The company wants to cut the size of its struggling leisure arm, which includes the Chiquito and Frankie & Benny’s brands, from 350 sites to 260-275.
This will be achieved by through a combination of closures and converting sites to the successful Wagamama brand, which TRG bought for £559m in October 2018.
TRG expects to exit 31 sites at lease expiry or break clause and has earmarked a further 35 locations for accelerated disposal. Twelve freehold sites are currently on the market.
Last year the company reduced its overall estate by 18 sites, either through closures or conversions to Wagamama.
The leisure arm saw a 2.8% decline in like-for-like sales in 2019, an improvement on the prior year performance, which the company blamed on the “tough competitive” market.
TRG reported overall like-for-like sales growth of 2.7% for the year. Total sales rose 56.4% to £1.07bn following the Wagamama acquisition while profit before tax was £74.5m.
But the company recorded a statutory loss before tax of £37.3m, due to a £111.8m “impairment” in its leisure arm.

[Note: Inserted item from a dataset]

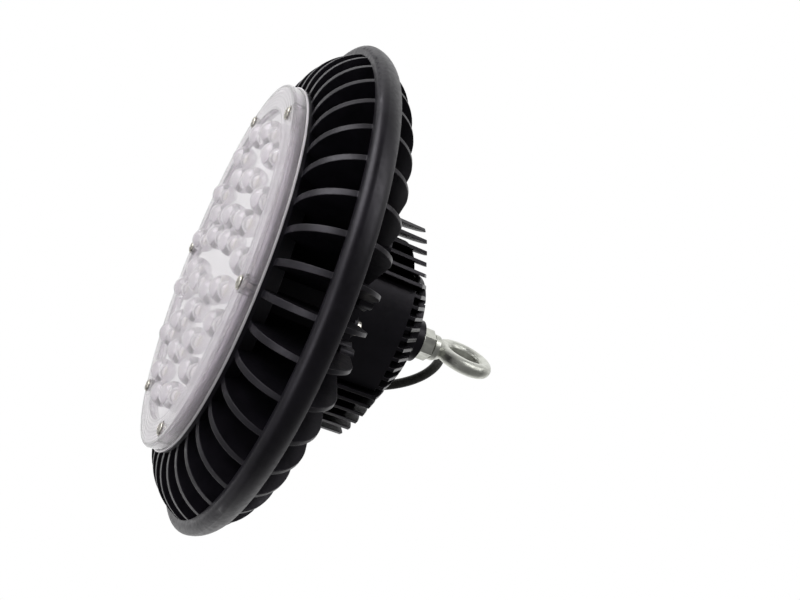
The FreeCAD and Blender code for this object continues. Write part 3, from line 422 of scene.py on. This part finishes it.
def softbox(name, direction, width, height, power):
    """An area light one metre from the middle of the object, facing it."""
    data = bpy.data.lights.new(name, "AREA")
    data.shape = "RECTANGLE"
    data.size, data.size_y = width, height
    data.energy = power
    obj = bpy.data.objects.new(name, data)
    bpy.context.collection.objects.link(obj)
    way = direction.normalized()
    obj.location = MIDDLE + way
    obj.rotation_euler = (-way).to_track_quat("-Z", "Y").to_euler()


softbox("Key", UP * 1.0 - RIGHT * 0.55 + BACK * 0.45, 0.9, 0.6, 7.0)
softbox("Side", RIGHT * 1.0 + BACK * 0.3 + UP * 0.5, 0.4, 0.8, 3.0)
softbox("Front", BACK * 1.0 - RIGHT * 0.8 + UP * 0.1, 0.6, 0.6, 2.6)


# ---------------------------------------------------------------------------
# World: a room that is dark on the camera's side and light behind the object. The camera
# sees plain white, also through the lens, and metal shows white from the far side.
# ---------------------------------------------------------------------------
DARK_SIDE, NEAR_END = 0.14, -0.1


def studio_world():
    world = bpy.data.worlds.new("World")
    world.use_nodes = True
    background = world.node_tree.nodes["Background"]
    way = node(world, "ShaderNodeTexCoord")
    axes = node(world, "ShaderNodeSeparateXYZ")
    link(world, way, "Generated", axes, "Vector")
    room = spread(world, axes, "Y", NEAR_END, 0.7, DARK_SIDE, 0.8)
    mirrored = spread(world, axes, "Y", NEAR_END, 0.5, DARK_SIDE, 1.0)
    seen = node(world, "ShaderNodeLightPath")
    in_metal = math_node(world, "MULTIPLY", (seen, "Is Glossy Ray"), (mirrored, "Result"))
    strength = room, "Result"
    for white in ((seen, "Is Camera Ray"), (seen, "Is Transmission Ray"), (in_metal, "Value")):
        strength = math_node(world, "MAXIMUM", strength, white), "Value"
    link(world, *strength, background, "Color")
    return world


bpy.context.scene.world = studio_world()


# ---------------------------------------------------------------------------
# Floor: under the camera as well as under the object. It is as lit below the object, with
# its shadow, and fades to white away from it.
# ---------------------------------------------------------------------------
FLOOR_DEPTH, FLOOR_REACH = 0.9, 1.7


def floor_material():
    mat = plain("floor", (0.86, 0.86, 0.86), (0.9, 0.9, 0.9), 0.8, 6.0, 0.02, 0.0)
    place = node(mat, "ShaderNodeTexCoord")
    distance = node(mat, "ShaderNodeVectorMath", operation="LENGTH")
    link(mat, place, "Object", distance, 0)
    away = spread(mat, distance, "Value", FLOOR_DEPTH, FLOOR_REACH, kind="SMOOTHSTEP")
    seen = node(mat, "ShaderNodeLightPath")
    fading = math_node(mat, "MULTIPLY", (away, "Result"), (seen, "Is Camera Ray"))
    white = node(mat, "ShaderNodeEmission", Strength=1.0)
    mixed = node(mat, "ShaderNodeMixShader")
    link(mat, fading, "Value", mixed, 0)
    link(mat, mat.node_tree.nodes["Principled BSDF"], "BSDF", mixed, 1)
    link(mat, white, "Emission", mixed, 2)
    link(mat, mixed, "Shader", mat.node_tree.nodes["Material Output"], "Surface")
    return mat


floor_mesh = bpy.data.meshes.new("Floor")
floor_corners = [(x * FLOOR_REACH, y * FLOOR_REACH, -FLOOR_DEPTH)
                 for x, y in ((-1, -1), (1, -1), (1, 1), (-1, 1))]
floor_mesh.from_pydata(floor_corners, [], [(0, 1, 2, 3)])
floor = bpy.data.objects.new("Floor", floor_mesh)
bpy.context.collection.objects.link(floor)
floor_mesh.materials.append(floor_material())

“I am...acutely aware of the challenges facing our leisure business and the wider casual dining sector,” says TRG CEO Andy Hornby, who joined the company last year.
“It is therefore clear that our strategic priorities need to evolve in order to maximise shareholder value in the medium term.”
At the end of 2019 TRG operated over 650 restaurants and pubs throughout the UK.